Well, we have different people in our offices. If we go call on a tenant to pitch a tenant rep assignment, maybe 10 years ago we’d send three brokers to that meeting. Now we send a consultant and a broker and a project management person who can talk about the sustainability of the asset. We might bring a corporate finance person that can talk about how you might structure the asset and fit it onto your balance sheet.
We staff it with different people because the decision-making process by the clients is different. We haven’t found that we need to downsize our staff much, so you have different people in different submarkets. The other thing that we have discovered is that if you want to deliver service to a client, you have to know those markets. We have to have people on the ground in Stamford, Conn., and in Long Island and in Parsippany, N.J. We can’t assume that brokers from New York City can go do that, and we’ve built big businesses in those places, because the clients expect more.
Our ability to downsize may be a little less so because of the nature of the business. But one of the things for us in terms of our corporate occupancy is most of our professionals are salespeople. You want them out a lot. Our footprint might be smaller, because I don’t want the brokers sitting at their desks all day. I want them out.
How many people do you staff?
Different size offices in different places. We have 15 people in our Melville, Long Island, office. We’ve got 25 people in Stamford, Conn. The downtown office here [NYC] has about 25 people in it right now. Midtown, we’ve got almost 300 people. We’ve got 200 people in corporate offices in New Jersey; we have three offices there.

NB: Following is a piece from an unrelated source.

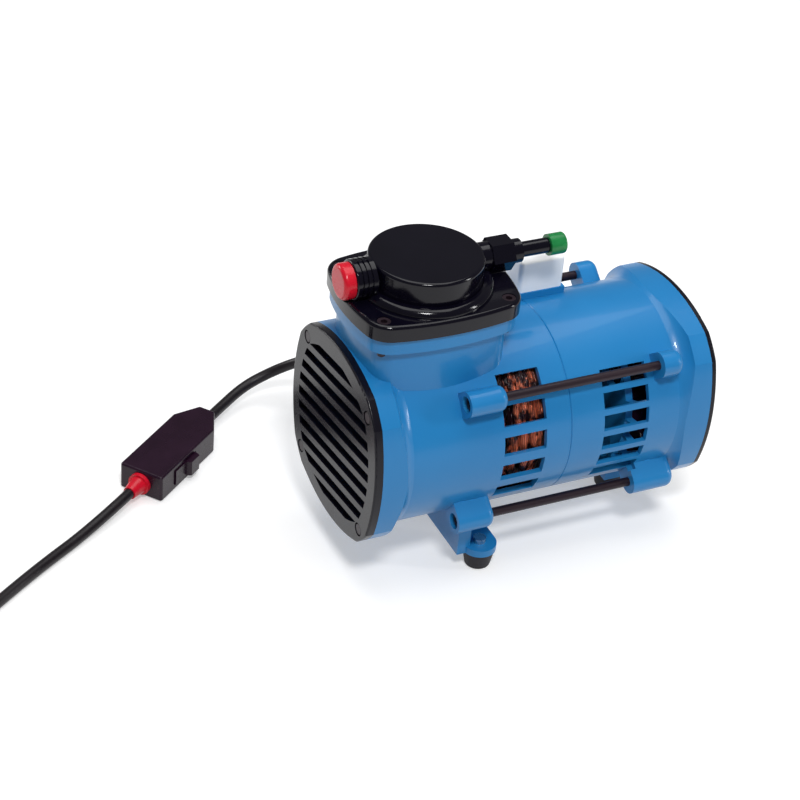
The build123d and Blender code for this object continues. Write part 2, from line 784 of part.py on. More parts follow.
def make_ports():
    """Grooved inlet collar and stepped outlet nozzle, each with a dust cap."""
    near_end = head_station - inlet_boss_reach
    inlet = bar_x(collar_radius, collar_start, near_end, 0, port_height)
    inlet = fillet(inlet.edges().sort_by(Axis.X)[0], collar_groove_depth)
    first_groove = (collar_start + near_end - collar_groove_pitch * (collar_groove_count - 1)) / 2
    for i in range(collar_groove_count):
        start = first_groove + i * collar_groove_pitch - collar_groove_width / 2
        end = start + collar_groove_width
        groove = bar_x(collar_radius + 1, start, end, 0, port_height)
        inlet -= groove - bar_x(collar_radius - collar_groove_depth, start, end, 0, port_height)
    inlet += bar_x(spigot_radius, inlet_tip, collar_start, 0, port_height)
    inlet -= bar_x(port_bore, inlet_tip - 1, near_end + 1, 0, port_height)
    keep("inlet_fitting", inlet)
    keep("red_cap", cap(inlet_tip, -1, spigot_radius, red_cap_radius, red_cap_length, red_cap_round))

    hex_start = head_station + outlet_boss_reach
    ring_start = hex_start + outlet_hex_length
    grip_start = ring_start + outlet_ring_length
    grip_end = grip_start + nozzle_length
    nozzle_tip = grip_end + nozzle_tip_length
    outlet = hexagon_x(outlet_hex, hex_start, ring_start, port_height)
    outlet += bar_x(outlet_ring_radius, ring_start, grip_start, 0, port_height)
    outlet += bar_x(nozzle_radius, grip_start, grip_end, 0, port_height)
    outlet += bar_x(nozzle_tip_radius, grip_end, nozzle_tip, 0, port_height)
    outlet -= bar_x(nozzle_bore, hex_start - 1, nozzle_tip + 1, 0, port_height)
    keep("outlet_nozzle", outlet)
    keep("green_cap", cap(nozzle_tip, 1, nozzle_tip_radius, green_cap_radius, green_cap_length, green_cap_round))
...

How many people you have depends, number one, on the size of the market, but number two, what businesses you’re in. If we have grown our project management and our brokerage businesses in this market, they tend to be fairly people-intensive businesses, so the staff is going to be larger. If it’s corporate outsourcing accounts or it’s property management business, those people are still employees, but they tend to sit at client locations as opposed to sitting in our corporate office.